If you are looking at a condo, townhome, single-family home, or an older value-add property in Santee, the best next step is to run the numbers with local context in mind. A property that works in this market usually works because the investor was selective, not because the market made the deal easy.

If you want a second set of eyes on a Santee investment opportunity, Evan Wagley can help you assess the property, pressure-test the assumptions, and make a more confident decision.

FAQs

What is the rental market like in Santee for small investors?

  • Santee looks like a low-vacancy, mostly single-family suburban market with limited housing supply, steady renter demand, and relatively thin gross cash flow compared with lower-cost markets.

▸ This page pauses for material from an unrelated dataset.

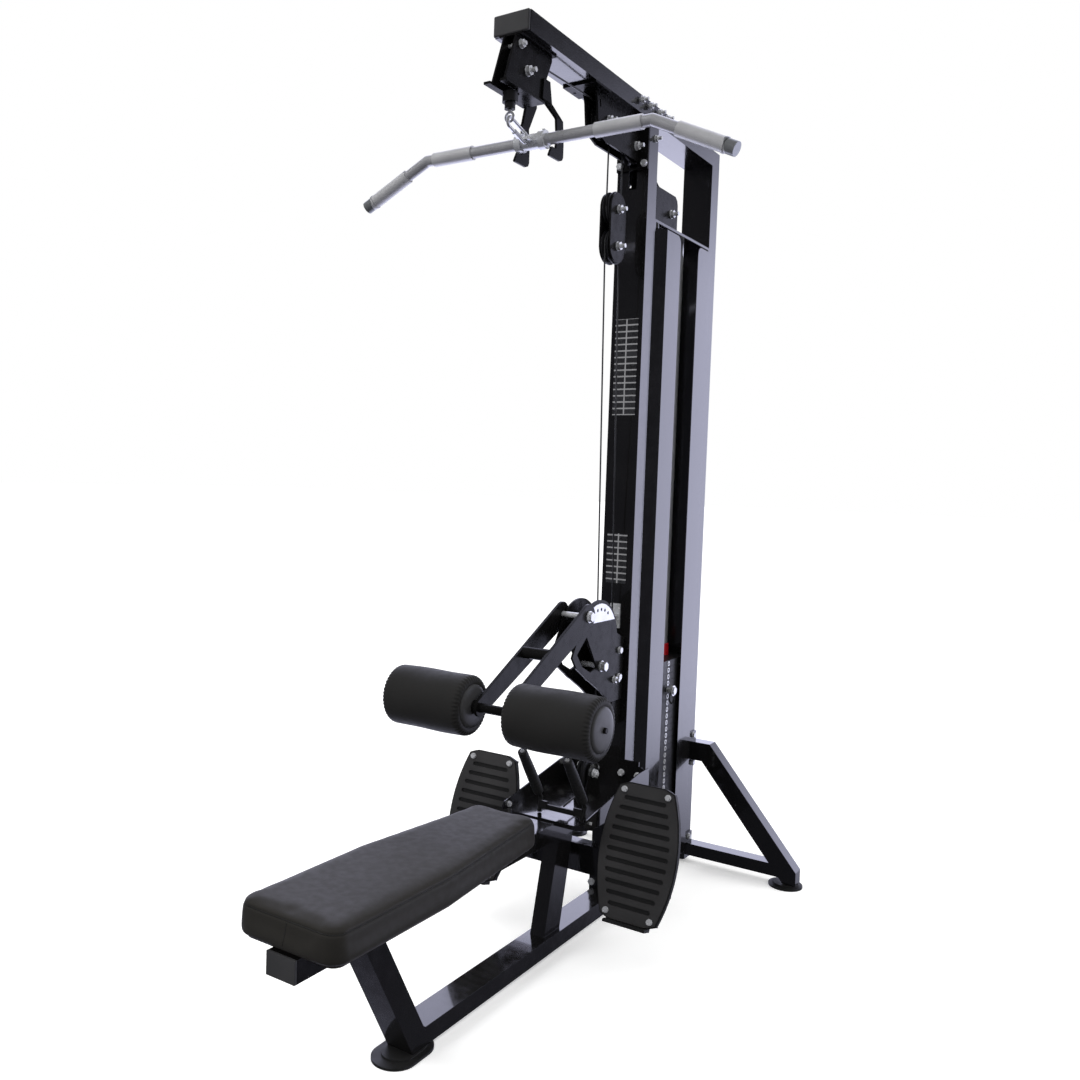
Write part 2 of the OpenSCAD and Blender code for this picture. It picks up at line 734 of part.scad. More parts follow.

What rent range should you expect for a Santee rental property?

  • A practical rent range for Santee is often in the low-to-mid $2,000s, though actual rent depends on unit size, property type, condition, and data source methodology.

Are single-family homes or condos better rental investments in Santee?

  • Both can work, but single-family homes match Santee’s housing mix more closely, while condos and townhomes may offer a lower entry price if you carefully review HOA dues and rental rules.

Does California AB 1482 affect Santee rental properties?

  • Yes, many Santee rentals may be subject to California’s AB 1482 rent cap and just-cause rules, though some properties may be exempt depending on age, property type, and notice requirements.

Can you use an ADU in Santee as a short-term rental?

  • The City of Santee states that ADUs are intended for permanent housing, not short-term rentals, so investors should not assume an ADU can be used for nightly or similar short-duration stays.

Is Santee a good market for cash-flow-focused investors?

  • Santee may be less attractive for investors focused only on immediate cash flow, since rough gross yield screens suggest tighter returns and a greater need for disciplined underwriting.